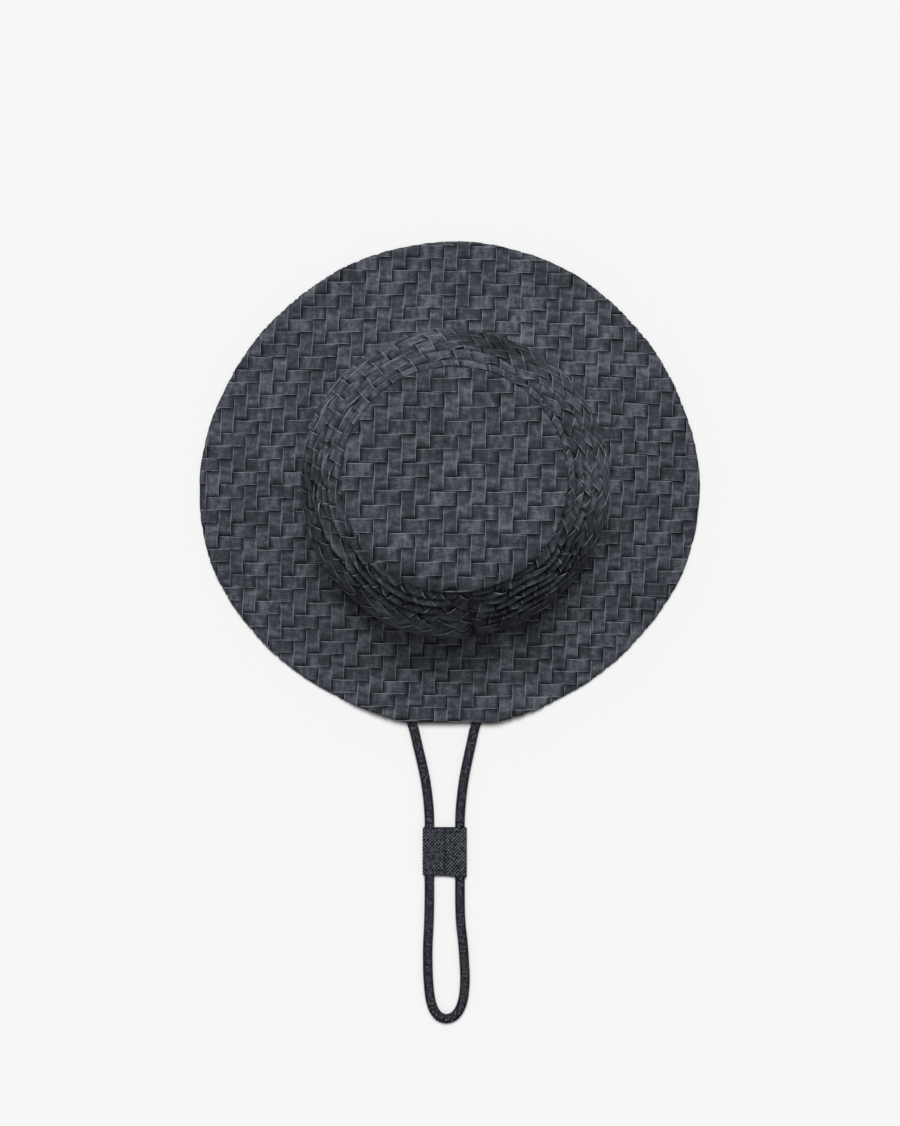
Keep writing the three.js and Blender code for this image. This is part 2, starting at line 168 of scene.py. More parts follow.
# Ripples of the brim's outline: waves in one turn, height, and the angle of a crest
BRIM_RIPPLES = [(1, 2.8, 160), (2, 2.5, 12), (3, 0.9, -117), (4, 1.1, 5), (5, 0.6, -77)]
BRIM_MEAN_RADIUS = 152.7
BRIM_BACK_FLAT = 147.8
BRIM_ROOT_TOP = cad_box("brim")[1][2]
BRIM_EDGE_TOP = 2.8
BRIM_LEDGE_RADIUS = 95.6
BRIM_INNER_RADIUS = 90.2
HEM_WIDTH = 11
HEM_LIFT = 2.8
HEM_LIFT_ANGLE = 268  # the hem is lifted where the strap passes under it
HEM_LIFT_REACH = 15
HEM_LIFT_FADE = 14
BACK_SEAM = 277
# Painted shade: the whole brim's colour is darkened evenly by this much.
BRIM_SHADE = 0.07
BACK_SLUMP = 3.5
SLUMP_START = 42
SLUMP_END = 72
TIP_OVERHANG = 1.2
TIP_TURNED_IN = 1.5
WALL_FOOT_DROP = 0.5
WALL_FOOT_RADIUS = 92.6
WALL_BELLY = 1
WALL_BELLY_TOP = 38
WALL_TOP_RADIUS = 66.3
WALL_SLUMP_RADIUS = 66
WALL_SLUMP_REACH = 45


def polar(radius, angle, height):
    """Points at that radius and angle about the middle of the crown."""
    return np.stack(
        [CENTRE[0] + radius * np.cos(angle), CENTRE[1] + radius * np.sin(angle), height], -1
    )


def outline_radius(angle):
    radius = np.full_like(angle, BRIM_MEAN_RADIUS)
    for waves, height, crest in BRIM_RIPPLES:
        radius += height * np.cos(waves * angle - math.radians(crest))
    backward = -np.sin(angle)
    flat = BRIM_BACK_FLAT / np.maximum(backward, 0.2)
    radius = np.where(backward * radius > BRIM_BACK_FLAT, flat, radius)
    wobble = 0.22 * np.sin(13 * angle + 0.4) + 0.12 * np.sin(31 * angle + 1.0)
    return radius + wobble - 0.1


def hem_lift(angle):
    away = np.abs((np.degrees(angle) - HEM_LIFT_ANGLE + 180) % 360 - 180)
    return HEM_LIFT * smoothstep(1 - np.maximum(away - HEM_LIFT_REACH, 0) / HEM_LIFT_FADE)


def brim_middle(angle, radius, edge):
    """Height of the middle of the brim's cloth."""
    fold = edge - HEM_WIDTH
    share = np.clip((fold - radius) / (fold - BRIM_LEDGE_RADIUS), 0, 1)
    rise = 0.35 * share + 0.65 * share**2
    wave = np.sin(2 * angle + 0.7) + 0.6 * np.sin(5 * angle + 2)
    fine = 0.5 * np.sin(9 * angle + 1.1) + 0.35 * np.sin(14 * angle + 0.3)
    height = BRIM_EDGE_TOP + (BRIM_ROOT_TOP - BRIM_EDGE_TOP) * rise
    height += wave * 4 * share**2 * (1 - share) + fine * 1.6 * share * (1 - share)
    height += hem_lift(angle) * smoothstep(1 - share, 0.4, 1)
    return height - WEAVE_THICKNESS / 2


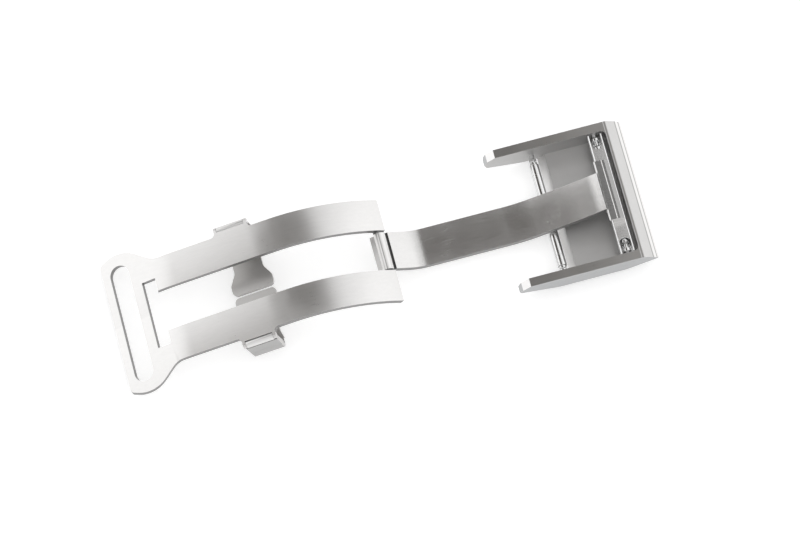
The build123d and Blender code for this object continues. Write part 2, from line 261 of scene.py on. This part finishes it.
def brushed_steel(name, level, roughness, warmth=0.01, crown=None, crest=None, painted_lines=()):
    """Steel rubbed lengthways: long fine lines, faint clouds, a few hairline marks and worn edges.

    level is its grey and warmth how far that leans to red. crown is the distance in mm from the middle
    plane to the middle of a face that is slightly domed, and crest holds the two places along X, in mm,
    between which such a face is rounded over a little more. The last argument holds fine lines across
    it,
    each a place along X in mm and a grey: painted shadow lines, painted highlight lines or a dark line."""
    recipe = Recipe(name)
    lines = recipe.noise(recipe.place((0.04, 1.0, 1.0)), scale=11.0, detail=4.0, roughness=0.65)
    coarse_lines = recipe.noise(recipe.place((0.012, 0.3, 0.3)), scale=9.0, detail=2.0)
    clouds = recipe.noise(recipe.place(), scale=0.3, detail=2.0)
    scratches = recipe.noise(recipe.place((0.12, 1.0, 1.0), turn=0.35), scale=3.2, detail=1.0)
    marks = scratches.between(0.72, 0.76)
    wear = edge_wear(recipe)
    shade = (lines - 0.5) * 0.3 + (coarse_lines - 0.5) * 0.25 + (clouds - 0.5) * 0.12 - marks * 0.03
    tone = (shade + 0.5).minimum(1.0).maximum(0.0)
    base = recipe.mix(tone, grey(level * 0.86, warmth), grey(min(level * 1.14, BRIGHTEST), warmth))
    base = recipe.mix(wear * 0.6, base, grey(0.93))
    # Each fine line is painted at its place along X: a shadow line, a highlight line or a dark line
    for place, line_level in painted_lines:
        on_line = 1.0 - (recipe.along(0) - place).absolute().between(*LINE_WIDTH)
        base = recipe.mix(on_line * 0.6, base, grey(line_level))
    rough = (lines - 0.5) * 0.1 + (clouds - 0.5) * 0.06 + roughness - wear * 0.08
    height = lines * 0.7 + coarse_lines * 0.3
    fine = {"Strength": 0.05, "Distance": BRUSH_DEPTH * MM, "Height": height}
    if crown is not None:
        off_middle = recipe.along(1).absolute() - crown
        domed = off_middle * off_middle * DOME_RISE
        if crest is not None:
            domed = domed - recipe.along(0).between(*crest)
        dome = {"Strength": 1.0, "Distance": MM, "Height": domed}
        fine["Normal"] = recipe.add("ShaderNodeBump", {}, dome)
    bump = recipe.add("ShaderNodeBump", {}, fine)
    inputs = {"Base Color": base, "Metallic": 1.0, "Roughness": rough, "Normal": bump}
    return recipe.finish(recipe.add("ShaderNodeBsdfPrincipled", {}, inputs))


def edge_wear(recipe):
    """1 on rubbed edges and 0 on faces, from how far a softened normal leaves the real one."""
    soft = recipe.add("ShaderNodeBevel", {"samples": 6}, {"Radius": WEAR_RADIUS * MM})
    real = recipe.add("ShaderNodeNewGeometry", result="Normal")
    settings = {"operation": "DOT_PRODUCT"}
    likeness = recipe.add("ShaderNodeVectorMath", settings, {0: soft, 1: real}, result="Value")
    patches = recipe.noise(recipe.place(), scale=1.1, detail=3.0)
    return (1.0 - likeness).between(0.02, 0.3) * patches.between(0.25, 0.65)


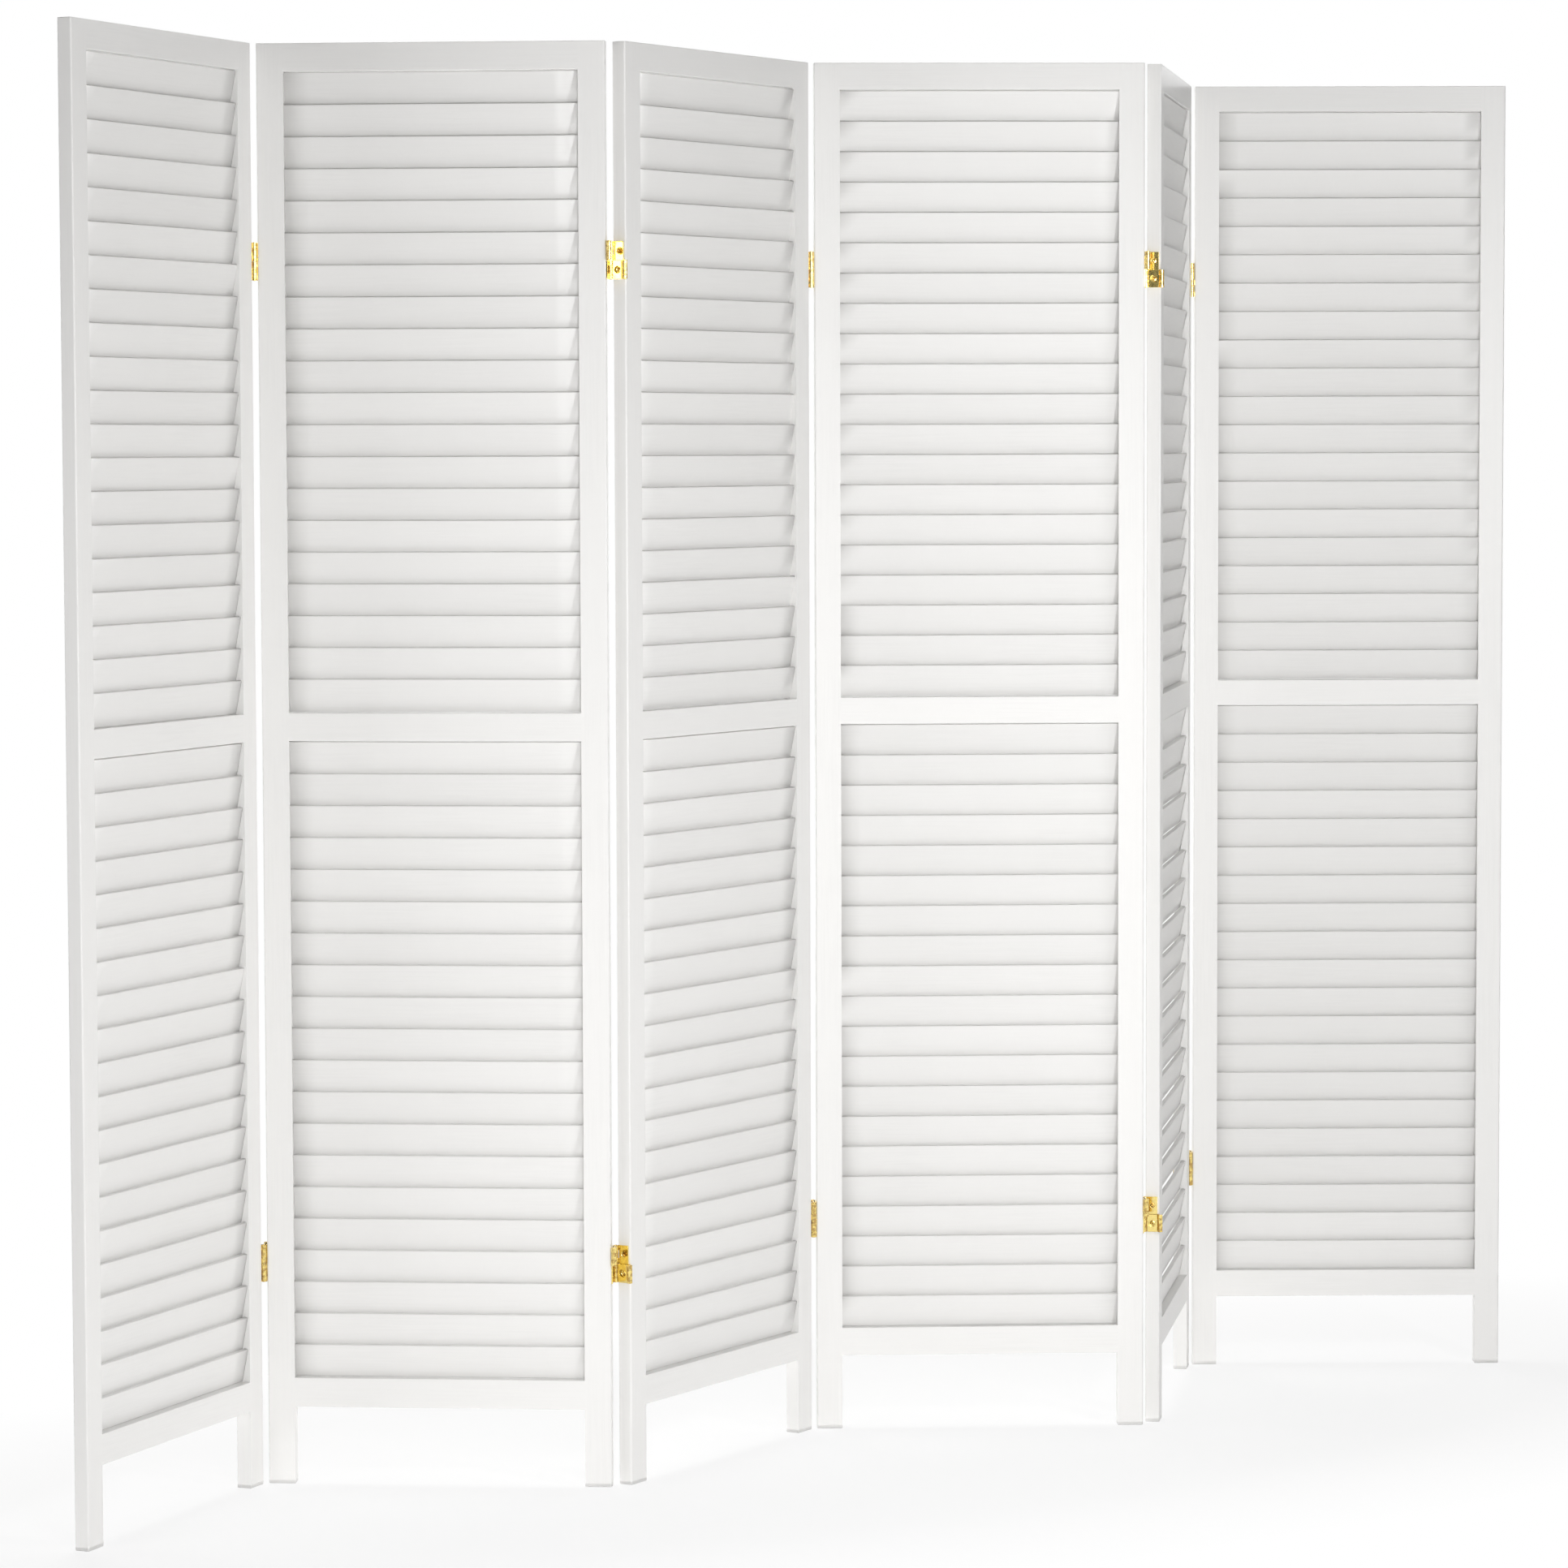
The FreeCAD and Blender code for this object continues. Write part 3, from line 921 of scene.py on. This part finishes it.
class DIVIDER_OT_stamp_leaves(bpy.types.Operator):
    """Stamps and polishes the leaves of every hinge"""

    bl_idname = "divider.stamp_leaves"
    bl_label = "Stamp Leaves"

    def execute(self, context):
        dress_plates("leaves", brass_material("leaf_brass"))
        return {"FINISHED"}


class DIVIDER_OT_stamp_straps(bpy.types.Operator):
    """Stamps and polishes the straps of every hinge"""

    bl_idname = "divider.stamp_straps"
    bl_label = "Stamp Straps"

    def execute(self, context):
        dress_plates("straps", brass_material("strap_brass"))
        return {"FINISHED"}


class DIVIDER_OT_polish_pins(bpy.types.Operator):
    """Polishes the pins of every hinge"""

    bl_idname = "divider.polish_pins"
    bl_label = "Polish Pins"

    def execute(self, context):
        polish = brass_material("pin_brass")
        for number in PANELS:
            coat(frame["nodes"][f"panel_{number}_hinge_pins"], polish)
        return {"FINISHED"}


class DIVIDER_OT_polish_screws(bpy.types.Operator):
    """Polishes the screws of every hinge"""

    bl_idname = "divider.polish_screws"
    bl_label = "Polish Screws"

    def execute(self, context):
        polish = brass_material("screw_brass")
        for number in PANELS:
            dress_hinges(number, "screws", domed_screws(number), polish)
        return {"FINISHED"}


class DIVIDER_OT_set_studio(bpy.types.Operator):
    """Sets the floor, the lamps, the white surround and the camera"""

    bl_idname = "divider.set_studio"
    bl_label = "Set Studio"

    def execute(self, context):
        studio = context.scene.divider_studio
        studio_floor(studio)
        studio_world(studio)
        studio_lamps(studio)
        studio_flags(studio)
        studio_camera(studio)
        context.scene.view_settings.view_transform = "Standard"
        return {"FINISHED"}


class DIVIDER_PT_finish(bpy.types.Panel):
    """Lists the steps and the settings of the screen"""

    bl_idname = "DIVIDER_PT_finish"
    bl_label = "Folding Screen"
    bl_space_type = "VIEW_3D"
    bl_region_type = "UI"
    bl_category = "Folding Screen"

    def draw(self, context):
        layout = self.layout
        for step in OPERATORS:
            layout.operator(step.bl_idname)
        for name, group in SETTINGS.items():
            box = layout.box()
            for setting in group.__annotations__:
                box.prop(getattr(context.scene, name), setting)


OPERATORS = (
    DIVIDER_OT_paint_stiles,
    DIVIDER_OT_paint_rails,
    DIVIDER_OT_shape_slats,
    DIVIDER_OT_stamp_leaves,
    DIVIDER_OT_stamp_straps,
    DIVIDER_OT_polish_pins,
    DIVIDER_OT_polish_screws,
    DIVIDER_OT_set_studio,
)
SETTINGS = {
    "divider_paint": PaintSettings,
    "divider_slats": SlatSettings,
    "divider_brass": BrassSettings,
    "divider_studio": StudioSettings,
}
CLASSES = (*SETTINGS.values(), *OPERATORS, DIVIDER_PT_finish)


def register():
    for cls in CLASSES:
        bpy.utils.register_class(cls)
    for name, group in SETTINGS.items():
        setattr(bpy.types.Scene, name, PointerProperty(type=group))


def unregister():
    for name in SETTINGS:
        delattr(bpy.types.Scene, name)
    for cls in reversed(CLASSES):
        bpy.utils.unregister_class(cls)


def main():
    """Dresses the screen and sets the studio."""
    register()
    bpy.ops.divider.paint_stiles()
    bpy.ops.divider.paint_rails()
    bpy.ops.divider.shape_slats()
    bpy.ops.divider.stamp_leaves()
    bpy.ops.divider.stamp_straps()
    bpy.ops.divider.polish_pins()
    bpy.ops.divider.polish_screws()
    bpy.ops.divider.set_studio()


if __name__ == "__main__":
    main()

* * *

WORK TO DO:
Copy the lines from the start of the data verbatim, stopping after the line containing "return HEM_LIFT *".

ANSWER:
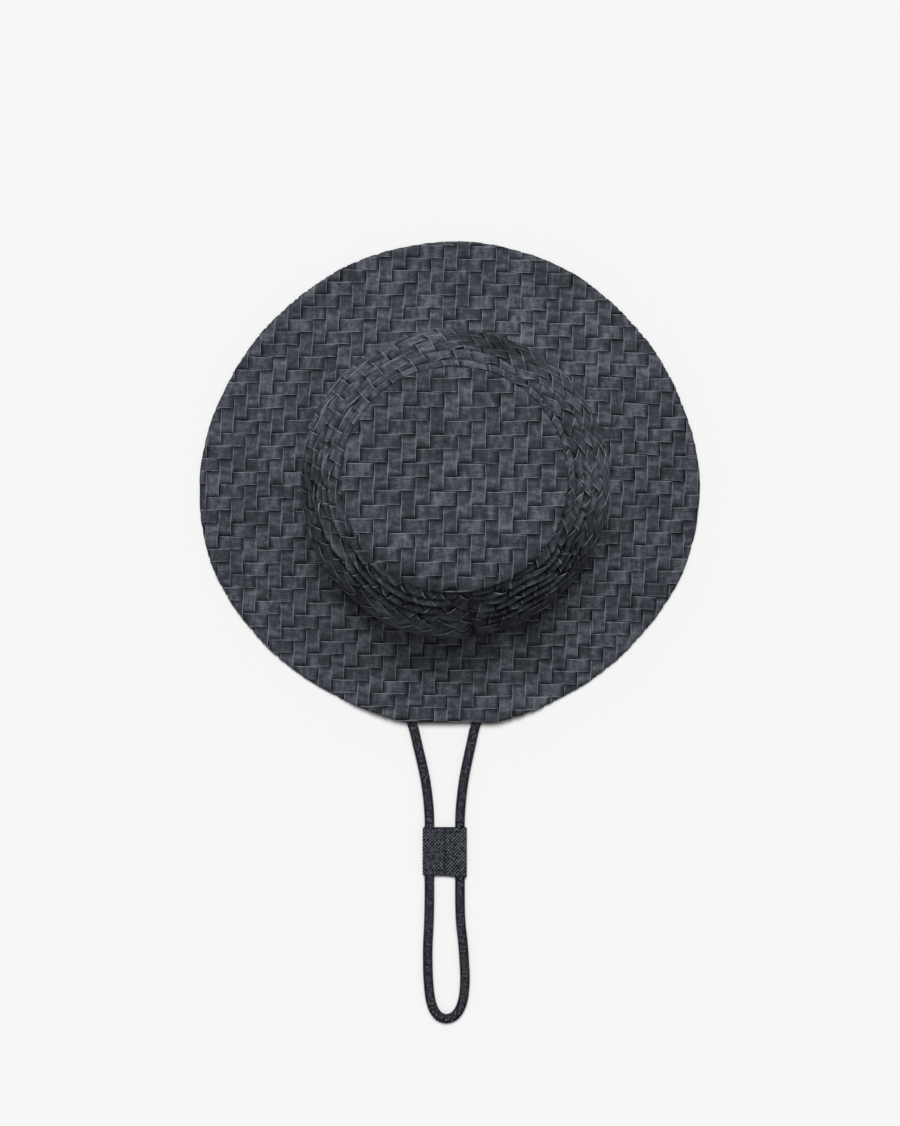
Keep writing the three.js and Blender code for this image. This is part 2, starting at line 168 of scene.py. More parts follow.
# Ripples of the brim's outline: waves in one turn, height, and the angle of a crest
BRIM_RIPPLES = [(1, 2.8, 160), (2, 2.5, 12), (3, 0.9, -117), (4, 1.1, 5), (5, 0.6, -77)]
BRIM_MEAN_RADIUS = 152.7
BRIM_BACK_FLAT = 147.8
BRIM_ROOT_TOP = cad_box("brim")[1][2]
BRIM_EDGE_TOP = 2.8
BRIM_LEDGE_RADIUS = 95.6
BRIM_INNER_RADIUS = 90.2
HEM_WIDTH = 11
HEM_LIFT = 2.8
HEM_LIFT_ANGLE = 268  # the hem is lifted where the strap passes under it
HEM_LIFT_REACH = 15
HEM_LIFT_FADE = 14
BACK_SEAM = 277
# Painted shade: the whole brim's colour is darkened evenly by this much.
BRIM_SHADE = 0.07
BACK_SLUMP = 3.5
SLUMP_START = 42
SLUMP_END = 72
TIP_OVERHANG = 1.2
TIP_TURNED_IN = 1.5
WALL_FOOT_DROP = 0.5
WALL_FOOT_RADIUS = 92.6
WALL_BELLY = 1
WALL_BELLY_TOP = 38
WALL_TOP_RADIUS = 66.3
WALL_SLUMP_RADIUS = 66
WALL_SLUMP_REACH = 45


def polar(radius, angle, height):
    """Points at that radius and angle about the middle of the crown."""
    return np.stack(
        [CENTRE[0] + radius * np.cos(angle), CENTRE[1] + radius * np.sin(angle), height], -1
    )


def outline_radius(angle):
    radius = np.full_like(angle, BRIM_MEAN_RADIUS)
    for waves, height, crest in BRIM_RIPPLES:
        radius += height * np.cos(waves * angle - math.radians(crest))
    backward = -np.sin(angle)
    flat = BRIM_BACK_FLAT / np.maximum(backward, 0.2)
    radius = np.where(backward * radius > BRIM_BACK_FLAT, flat, radius)
    wobble = 0.22 * np.sin(13 * angle + 0.4) + 0.12 * np.sin(31 * angle + 1.0)
    return radius + wobble - 0.1


def hem_lift(angle):
    away = np.abs((np.degrees(angle) - HEM_LIFT_ANGLE + 180) % 360 - 180)
    return HEM_LIFT * smoothstep(1 - np.maximum(away - HEM_LIFT_REACH, 0) / HEM_LIFT_FADE)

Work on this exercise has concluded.